## Aim of the task
Retype, exactly as written, every line from the one containing "Continue the Blender" down to the one containing "return np.linspace(low, high, max(2, int(round((high", including both, and nothing else.

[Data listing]
— BEGIN —

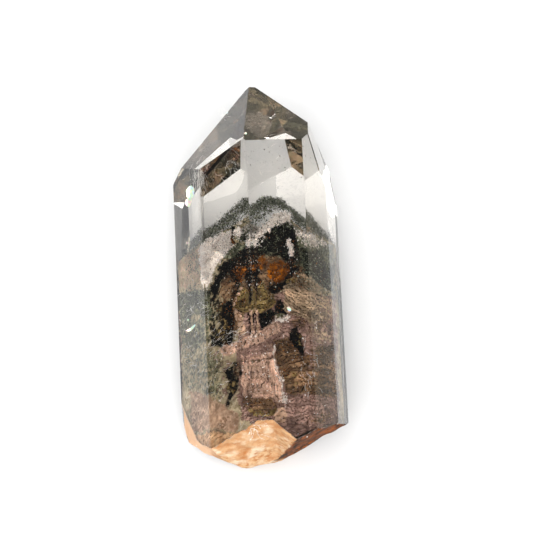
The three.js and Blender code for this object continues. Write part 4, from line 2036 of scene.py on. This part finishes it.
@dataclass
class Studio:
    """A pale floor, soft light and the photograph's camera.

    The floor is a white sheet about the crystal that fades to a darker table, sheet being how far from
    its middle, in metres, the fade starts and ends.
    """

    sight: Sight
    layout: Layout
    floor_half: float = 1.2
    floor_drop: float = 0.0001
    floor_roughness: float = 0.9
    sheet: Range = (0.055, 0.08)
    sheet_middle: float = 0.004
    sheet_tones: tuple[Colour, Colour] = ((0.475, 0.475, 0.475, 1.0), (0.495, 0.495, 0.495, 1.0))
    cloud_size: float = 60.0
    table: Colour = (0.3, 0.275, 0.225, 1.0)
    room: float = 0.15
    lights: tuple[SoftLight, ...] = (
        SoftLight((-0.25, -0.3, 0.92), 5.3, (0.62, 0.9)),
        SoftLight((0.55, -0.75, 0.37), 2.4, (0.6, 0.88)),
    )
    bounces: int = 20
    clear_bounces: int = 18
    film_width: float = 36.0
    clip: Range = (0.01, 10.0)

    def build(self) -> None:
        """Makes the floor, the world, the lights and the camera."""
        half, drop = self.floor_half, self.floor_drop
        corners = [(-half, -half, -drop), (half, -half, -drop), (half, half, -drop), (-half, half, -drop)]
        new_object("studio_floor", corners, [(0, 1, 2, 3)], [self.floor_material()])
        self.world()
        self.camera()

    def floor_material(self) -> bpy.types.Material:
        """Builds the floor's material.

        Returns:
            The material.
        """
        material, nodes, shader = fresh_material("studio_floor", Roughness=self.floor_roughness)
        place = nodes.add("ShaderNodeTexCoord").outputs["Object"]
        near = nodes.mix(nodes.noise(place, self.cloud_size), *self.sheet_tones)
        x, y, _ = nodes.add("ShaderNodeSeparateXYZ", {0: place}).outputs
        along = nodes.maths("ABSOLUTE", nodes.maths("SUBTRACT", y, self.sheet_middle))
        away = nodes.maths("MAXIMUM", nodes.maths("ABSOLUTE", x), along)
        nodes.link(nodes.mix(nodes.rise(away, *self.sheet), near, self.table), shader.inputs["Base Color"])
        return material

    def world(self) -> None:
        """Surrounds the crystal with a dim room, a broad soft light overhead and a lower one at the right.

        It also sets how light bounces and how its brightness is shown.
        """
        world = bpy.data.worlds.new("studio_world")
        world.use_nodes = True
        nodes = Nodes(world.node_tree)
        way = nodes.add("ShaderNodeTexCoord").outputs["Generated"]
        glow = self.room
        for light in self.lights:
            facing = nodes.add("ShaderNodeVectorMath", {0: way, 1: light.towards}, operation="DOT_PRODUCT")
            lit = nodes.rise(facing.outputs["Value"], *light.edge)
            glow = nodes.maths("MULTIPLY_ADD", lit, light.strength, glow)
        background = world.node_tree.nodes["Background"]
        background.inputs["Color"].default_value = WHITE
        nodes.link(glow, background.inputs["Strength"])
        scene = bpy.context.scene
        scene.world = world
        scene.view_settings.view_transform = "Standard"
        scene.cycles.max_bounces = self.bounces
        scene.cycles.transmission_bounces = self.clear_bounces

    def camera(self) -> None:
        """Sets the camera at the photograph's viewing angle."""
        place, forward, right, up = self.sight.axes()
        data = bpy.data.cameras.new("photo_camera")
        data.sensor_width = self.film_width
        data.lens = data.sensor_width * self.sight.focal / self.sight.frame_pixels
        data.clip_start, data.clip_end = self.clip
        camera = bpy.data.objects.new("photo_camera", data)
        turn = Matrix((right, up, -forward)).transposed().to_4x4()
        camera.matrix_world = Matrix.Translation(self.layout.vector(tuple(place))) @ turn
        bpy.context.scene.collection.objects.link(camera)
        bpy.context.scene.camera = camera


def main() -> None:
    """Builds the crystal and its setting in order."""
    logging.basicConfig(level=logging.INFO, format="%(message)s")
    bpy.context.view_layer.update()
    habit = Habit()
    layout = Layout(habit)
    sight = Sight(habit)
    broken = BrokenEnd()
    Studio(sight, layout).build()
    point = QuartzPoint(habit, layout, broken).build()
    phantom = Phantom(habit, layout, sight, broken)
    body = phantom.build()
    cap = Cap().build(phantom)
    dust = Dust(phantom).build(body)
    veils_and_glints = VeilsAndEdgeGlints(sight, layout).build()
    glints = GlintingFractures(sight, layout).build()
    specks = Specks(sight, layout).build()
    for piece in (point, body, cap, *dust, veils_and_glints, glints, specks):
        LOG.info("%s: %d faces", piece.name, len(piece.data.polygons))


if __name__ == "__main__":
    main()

— END —
— BEGIN —

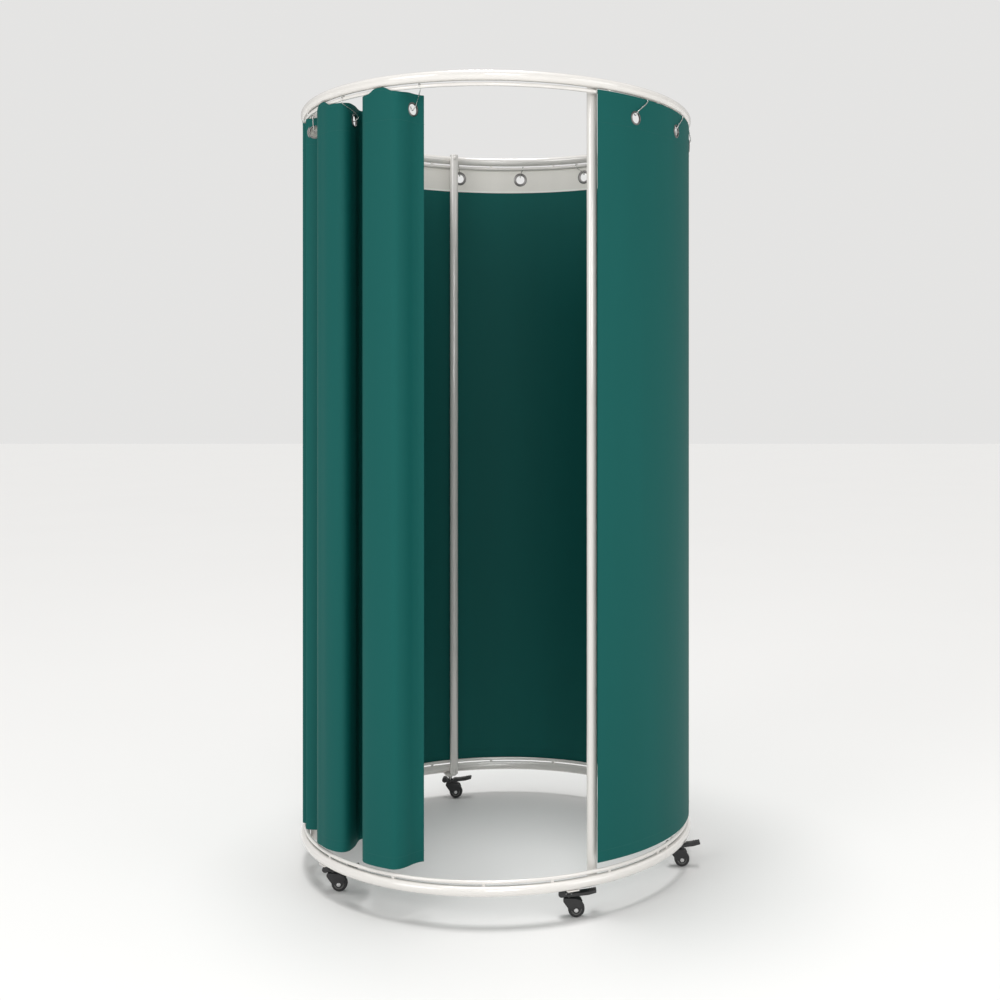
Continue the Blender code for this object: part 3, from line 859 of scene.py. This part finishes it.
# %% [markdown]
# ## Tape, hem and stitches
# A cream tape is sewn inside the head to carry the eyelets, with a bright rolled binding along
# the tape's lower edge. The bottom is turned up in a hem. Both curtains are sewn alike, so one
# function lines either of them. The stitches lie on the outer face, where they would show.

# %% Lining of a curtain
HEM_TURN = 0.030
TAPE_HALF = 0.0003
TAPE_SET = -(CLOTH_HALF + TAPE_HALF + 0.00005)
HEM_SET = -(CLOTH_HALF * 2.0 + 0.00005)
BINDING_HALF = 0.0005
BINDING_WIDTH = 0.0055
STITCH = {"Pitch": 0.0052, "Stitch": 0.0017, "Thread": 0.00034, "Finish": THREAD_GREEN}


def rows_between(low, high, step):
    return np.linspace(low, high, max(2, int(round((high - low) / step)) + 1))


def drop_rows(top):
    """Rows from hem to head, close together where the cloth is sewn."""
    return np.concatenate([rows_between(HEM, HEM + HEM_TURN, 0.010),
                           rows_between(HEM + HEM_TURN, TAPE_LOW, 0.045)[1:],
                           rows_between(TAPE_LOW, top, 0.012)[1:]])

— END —

## Task solution
Continue the Blender code for this object: part 3, from line 859 of scene.py. This part finishes it.
# %% [markdown]
# ## Tape, hem and stitches
# A cream tape is sewn inside the head to carry the eyelets, with a bright rolled binding along
# the tape's lower edge. The bottom is turned up in a hem. Both curtains are sewn alike, so one
# function lines either of them. The stitches lie on the outer face, where they would show.

# %% Lining of a curtain
HEM_TURN = 0.030
TAPE_HALF = 0.0003
TAPE_SET = -(CLOTH_HALF + TAPE_HALF + 0.00005)
HEM_SET = -(CLOTH_HALF * 2.0 + 0.00005)
BINDING_HALF = 0.0005
BINDING_WIDTH = 0.0055
STITCH = {"Pitch": 0.0052, "Stitch": 0.0017, "Thread": 0.00034, "Finish": THREAD_GREEN}


def rows_between(low, high, step):
    return np.linspace(low, high, max(2, int(round((high - low) / step)) + 1))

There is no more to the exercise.